* [Task requirements] Identify and copy all lines of the material where the string "this" is found.

* [Recorded data]
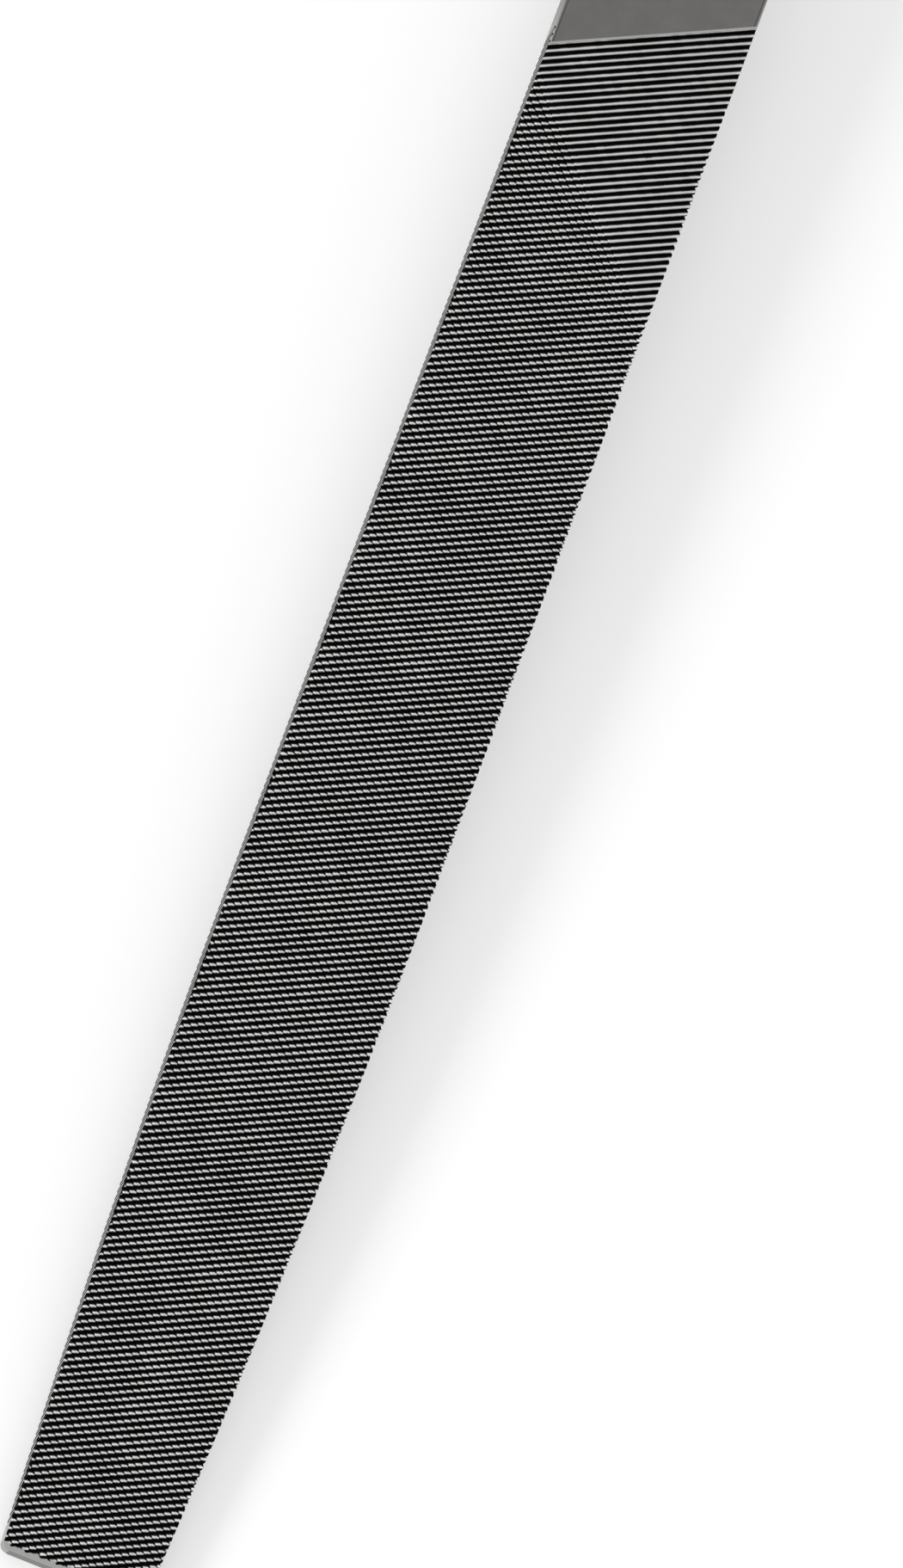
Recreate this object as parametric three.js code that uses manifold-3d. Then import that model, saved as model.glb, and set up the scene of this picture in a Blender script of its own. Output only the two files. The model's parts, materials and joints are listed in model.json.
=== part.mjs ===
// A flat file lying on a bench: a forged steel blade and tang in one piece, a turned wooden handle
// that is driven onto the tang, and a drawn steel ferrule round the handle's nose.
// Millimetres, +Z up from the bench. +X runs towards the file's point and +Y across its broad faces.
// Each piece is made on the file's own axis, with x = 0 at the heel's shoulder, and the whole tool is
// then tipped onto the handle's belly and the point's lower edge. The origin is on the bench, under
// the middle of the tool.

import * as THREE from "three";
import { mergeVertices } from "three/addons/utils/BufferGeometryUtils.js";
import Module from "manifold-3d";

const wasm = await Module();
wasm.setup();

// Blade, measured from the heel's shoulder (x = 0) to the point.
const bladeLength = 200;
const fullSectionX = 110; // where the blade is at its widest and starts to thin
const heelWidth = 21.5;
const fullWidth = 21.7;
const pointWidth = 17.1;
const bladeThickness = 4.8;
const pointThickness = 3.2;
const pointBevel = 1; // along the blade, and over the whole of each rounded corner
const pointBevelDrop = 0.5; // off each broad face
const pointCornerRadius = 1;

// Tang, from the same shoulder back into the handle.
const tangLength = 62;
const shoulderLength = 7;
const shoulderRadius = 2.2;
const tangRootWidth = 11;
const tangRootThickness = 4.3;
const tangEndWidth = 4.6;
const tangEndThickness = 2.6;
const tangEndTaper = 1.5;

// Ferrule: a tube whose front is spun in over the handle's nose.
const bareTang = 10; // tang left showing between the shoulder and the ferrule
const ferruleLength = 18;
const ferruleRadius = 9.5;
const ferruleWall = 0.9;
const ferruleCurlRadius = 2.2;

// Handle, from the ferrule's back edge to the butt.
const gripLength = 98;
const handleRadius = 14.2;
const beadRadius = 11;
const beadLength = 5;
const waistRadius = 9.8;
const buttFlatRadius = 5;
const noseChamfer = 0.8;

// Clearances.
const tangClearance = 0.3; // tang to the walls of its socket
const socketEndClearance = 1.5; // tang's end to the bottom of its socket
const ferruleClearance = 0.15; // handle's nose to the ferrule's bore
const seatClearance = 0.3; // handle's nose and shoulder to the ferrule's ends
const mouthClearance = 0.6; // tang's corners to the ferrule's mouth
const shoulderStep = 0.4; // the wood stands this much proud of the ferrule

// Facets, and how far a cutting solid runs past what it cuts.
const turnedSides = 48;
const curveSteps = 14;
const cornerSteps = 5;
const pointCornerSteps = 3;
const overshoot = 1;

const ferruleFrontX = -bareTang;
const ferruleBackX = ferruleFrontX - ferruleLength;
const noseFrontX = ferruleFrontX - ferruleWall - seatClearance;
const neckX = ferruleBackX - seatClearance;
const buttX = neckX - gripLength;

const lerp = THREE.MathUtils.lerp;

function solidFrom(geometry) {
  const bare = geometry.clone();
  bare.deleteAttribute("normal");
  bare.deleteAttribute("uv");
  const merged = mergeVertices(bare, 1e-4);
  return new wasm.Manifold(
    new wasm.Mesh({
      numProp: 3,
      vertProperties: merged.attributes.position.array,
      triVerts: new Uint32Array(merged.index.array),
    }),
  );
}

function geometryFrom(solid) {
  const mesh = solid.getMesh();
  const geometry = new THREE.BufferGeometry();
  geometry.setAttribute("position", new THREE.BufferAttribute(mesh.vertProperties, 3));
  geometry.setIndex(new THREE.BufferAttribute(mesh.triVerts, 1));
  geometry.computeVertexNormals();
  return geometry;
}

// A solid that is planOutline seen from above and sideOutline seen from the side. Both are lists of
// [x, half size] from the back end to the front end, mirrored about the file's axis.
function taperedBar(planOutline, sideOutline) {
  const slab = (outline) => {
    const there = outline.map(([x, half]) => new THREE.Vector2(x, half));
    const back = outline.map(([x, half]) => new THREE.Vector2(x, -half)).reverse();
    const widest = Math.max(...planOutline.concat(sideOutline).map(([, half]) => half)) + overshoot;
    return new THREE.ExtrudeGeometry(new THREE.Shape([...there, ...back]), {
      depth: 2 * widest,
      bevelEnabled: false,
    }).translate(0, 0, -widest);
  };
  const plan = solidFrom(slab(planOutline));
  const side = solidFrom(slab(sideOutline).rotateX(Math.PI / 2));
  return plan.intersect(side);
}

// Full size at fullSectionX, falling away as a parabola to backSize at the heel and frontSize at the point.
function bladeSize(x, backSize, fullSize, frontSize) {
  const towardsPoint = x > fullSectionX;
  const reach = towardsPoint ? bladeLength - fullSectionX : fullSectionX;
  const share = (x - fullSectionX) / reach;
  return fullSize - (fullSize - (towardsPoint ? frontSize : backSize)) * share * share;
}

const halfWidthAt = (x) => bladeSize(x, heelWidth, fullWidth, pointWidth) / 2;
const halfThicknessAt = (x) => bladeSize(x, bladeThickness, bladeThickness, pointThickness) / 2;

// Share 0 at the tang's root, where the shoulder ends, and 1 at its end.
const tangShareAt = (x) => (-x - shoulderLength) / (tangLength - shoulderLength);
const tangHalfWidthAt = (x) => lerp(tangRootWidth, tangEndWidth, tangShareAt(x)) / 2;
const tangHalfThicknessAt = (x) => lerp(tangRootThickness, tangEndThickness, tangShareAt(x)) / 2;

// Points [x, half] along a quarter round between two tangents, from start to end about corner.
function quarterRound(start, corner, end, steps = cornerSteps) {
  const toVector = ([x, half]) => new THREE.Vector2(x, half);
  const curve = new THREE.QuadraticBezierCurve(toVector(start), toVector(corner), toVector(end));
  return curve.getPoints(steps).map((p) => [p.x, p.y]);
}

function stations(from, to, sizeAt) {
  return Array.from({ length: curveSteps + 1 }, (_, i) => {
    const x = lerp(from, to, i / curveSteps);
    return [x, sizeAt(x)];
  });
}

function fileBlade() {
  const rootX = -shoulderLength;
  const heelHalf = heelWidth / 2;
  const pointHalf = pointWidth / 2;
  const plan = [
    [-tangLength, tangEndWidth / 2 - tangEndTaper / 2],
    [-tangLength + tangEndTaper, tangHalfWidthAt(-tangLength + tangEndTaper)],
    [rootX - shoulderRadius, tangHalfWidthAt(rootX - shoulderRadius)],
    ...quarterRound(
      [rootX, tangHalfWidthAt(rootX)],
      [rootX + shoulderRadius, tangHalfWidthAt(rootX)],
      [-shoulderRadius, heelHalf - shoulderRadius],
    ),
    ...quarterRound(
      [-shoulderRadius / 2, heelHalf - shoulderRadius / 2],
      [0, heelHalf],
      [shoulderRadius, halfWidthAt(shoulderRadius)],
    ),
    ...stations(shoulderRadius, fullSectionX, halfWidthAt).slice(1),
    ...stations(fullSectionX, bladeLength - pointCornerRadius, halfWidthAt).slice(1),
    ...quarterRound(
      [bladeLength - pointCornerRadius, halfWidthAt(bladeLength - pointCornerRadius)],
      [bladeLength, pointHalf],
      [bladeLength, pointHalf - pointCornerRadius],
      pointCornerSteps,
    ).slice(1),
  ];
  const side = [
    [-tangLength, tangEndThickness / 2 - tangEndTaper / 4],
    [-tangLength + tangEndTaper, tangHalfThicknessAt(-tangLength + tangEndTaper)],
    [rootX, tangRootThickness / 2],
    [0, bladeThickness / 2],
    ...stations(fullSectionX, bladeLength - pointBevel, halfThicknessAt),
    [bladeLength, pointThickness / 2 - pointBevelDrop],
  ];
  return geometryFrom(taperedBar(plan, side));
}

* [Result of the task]
Recreate this object as parametric three.js code that uses manifold-3d. Then import that model, saved as model.glb, and set up the scene of this picture in a Blender script of its own. Output only the two files. The model's parts, materials and joints are listed in model.json.
const shoulderStep = 0.4; // the wood stands this much proud of the ferrule